*What to work on:*
Reproduce exactly the lines from the line with "const radiator = new THREE.Group();" through the line with "before = set(bpy.data.objects)", both included, and no other lines.
+---+
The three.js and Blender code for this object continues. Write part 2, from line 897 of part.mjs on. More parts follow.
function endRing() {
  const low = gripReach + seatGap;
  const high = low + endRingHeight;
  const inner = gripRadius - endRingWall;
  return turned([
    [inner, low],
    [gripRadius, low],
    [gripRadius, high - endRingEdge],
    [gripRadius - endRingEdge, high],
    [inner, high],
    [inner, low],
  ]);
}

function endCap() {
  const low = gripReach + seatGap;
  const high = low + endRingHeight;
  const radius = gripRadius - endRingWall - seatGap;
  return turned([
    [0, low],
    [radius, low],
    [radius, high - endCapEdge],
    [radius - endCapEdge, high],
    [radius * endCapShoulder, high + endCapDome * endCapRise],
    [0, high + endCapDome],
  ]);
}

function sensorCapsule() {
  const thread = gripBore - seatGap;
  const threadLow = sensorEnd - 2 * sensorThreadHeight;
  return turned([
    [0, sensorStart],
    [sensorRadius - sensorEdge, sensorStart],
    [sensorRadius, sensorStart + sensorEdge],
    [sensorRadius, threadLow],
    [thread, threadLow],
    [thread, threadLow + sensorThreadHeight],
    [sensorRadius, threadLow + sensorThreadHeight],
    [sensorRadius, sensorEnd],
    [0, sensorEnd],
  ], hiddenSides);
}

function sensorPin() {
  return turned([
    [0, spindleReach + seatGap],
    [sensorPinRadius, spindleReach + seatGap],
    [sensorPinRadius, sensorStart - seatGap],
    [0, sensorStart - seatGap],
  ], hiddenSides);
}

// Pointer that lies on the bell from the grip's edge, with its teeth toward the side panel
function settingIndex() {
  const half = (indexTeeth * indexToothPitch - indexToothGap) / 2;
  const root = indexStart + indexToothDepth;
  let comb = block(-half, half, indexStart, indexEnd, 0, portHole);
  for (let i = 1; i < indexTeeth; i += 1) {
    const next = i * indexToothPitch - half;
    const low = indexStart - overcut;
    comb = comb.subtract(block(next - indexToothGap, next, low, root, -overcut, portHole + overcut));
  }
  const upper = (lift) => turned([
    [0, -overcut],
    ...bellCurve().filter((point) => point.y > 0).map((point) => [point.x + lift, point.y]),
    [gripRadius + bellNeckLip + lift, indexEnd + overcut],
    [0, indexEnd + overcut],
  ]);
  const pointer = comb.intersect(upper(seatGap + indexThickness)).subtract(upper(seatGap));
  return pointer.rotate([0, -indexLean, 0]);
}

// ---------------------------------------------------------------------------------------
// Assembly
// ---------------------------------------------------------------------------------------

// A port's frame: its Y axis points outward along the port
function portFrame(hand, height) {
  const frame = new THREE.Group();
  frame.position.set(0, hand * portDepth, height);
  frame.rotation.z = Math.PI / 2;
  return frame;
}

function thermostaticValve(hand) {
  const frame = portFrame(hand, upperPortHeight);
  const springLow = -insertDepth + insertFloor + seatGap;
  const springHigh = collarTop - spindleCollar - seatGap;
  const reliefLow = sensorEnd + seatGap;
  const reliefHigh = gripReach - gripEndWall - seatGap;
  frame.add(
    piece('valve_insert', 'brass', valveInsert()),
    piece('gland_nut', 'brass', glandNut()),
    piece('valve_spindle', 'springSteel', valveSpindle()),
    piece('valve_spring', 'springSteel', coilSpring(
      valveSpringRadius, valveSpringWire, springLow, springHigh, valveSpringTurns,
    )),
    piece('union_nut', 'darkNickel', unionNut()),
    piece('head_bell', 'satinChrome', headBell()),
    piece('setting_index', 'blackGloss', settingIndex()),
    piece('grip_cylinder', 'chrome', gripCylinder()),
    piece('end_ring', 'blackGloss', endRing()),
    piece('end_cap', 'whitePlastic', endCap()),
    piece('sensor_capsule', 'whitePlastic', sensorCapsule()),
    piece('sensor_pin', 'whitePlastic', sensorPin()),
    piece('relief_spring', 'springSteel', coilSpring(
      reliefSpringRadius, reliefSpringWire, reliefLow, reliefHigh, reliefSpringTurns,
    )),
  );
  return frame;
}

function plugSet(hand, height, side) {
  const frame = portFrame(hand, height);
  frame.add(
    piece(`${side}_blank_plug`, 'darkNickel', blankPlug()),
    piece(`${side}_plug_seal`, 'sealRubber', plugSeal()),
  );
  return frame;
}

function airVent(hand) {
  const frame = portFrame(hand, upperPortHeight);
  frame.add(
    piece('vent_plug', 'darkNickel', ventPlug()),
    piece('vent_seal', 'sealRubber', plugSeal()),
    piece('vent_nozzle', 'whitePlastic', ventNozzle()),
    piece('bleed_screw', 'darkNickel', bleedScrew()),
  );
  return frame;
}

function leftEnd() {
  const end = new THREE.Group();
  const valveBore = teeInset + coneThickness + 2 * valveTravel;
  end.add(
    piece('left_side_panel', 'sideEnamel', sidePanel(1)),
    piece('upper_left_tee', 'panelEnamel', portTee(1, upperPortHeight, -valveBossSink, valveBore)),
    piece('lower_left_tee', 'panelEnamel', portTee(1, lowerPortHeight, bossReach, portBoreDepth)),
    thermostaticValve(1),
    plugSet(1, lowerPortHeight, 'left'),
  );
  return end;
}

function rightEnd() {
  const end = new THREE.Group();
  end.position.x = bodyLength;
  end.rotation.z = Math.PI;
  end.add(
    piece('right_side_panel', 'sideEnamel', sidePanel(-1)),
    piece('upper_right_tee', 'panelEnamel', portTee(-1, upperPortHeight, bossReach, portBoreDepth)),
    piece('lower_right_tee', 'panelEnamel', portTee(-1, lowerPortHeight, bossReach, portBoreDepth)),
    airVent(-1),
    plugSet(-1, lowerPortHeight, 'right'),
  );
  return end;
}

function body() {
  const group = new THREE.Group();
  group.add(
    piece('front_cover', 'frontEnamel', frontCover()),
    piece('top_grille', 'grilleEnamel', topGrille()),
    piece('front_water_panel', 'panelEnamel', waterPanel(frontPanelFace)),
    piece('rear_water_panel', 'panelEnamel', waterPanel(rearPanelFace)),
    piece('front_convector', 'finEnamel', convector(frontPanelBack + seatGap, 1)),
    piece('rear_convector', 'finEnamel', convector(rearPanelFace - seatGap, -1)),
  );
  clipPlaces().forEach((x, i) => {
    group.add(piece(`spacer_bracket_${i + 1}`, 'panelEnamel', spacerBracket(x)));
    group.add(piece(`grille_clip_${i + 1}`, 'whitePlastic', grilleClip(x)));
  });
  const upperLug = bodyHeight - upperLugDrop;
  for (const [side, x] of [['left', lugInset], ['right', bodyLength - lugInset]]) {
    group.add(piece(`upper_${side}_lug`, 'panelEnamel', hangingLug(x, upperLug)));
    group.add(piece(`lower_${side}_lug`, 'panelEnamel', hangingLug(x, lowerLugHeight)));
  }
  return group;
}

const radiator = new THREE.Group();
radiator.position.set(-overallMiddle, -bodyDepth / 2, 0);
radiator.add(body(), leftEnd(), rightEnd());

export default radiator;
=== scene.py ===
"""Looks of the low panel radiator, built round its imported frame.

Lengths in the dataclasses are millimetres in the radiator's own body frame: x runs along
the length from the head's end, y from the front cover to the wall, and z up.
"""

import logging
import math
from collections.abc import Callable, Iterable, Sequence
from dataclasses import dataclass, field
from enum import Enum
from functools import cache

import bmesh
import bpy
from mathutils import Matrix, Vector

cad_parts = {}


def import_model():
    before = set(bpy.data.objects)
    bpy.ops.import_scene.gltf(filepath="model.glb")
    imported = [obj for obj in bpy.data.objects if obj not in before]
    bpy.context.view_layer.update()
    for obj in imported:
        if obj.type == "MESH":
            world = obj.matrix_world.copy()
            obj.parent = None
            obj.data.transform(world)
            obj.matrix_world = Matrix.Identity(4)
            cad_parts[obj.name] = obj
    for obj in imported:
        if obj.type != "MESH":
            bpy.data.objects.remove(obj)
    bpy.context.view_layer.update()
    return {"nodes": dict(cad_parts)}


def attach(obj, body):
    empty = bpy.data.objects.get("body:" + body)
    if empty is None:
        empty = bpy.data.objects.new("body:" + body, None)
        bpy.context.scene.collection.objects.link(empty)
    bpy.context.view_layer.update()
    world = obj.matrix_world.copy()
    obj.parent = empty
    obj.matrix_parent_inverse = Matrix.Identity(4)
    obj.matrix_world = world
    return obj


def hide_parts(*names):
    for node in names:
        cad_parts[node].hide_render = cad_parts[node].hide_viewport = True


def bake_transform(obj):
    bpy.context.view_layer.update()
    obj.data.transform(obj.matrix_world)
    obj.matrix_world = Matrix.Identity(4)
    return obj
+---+
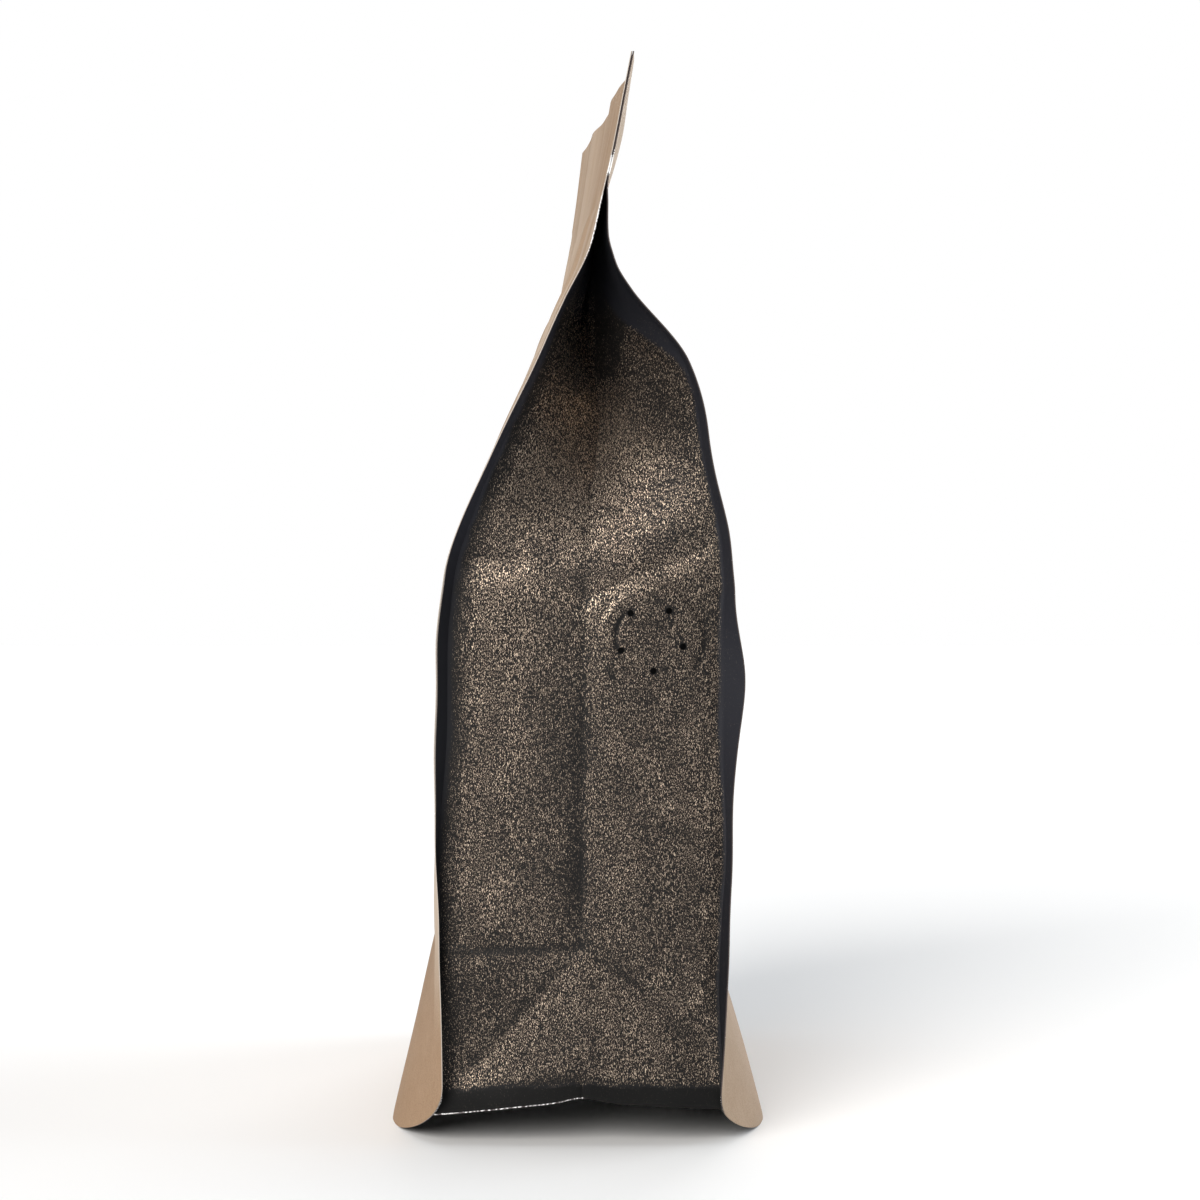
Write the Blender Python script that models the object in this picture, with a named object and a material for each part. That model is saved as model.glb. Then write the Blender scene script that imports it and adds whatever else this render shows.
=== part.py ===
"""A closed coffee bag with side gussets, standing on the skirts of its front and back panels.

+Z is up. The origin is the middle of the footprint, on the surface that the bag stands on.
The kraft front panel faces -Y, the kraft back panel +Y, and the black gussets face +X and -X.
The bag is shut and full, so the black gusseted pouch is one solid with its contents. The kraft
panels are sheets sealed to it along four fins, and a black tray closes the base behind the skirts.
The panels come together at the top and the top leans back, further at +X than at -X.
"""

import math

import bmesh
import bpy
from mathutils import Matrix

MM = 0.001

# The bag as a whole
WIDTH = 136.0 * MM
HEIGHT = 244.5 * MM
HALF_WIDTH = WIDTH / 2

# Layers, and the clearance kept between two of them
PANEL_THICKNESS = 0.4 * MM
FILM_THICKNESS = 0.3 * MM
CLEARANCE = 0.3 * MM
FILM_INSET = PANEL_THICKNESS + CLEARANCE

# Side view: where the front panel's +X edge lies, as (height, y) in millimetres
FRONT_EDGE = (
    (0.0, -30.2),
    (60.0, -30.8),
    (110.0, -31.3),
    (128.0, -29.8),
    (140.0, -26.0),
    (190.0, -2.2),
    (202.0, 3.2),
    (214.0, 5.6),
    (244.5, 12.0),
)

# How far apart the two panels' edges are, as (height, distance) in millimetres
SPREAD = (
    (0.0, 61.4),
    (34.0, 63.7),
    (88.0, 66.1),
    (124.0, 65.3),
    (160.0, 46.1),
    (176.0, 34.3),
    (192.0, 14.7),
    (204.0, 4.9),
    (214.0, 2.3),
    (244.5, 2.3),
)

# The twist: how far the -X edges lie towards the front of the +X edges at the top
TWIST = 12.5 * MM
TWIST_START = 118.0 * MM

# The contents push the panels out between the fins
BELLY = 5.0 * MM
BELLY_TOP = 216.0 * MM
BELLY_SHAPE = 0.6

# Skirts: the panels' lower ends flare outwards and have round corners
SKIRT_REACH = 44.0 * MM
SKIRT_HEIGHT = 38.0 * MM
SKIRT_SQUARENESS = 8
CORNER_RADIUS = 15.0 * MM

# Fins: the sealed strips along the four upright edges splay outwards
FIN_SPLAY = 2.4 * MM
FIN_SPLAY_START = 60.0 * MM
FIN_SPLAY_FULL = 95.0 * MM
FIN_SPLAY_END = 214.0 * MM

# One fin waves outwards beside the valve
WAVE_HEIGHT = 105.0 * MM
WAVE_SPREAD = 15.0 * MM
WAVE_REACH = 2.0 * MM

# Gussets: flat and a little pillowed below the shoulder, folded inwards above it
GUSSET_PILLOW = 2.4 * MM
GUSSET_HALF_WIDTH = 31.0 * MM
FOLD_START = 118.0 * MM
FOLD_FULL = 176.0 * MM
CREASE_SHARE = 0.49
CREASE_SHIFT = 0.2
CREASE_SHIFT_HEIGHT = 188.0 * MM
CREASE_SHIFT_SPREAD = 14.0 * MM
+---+
*Task solution:*
const radiator = new THREE.Group();
radiator.position.set(-overallMiddle, -bodyDepth / 2, 0);
radiator.add(body(), leftEnd(), rightEnd());

export default radiator;
=== scene.py ===
"""Looks of the low panel radiator, built round its imported frame.

Lengths in the dataclasses are millimetres in the radiator's own body frame: x runs along
the length from the head's end, y from the front cover to the wall, and z up.
"""

import logging
import math
from collections.abc import Callable, Iterable, Sequence
from dataclasses import dataclass, field
from enum import Enum
from functools import cache

import bmesh
import bpy
from mathutils import Matrix, Vector

cad_parts = {}


def import_model():
    before = set(bpy.data.objects)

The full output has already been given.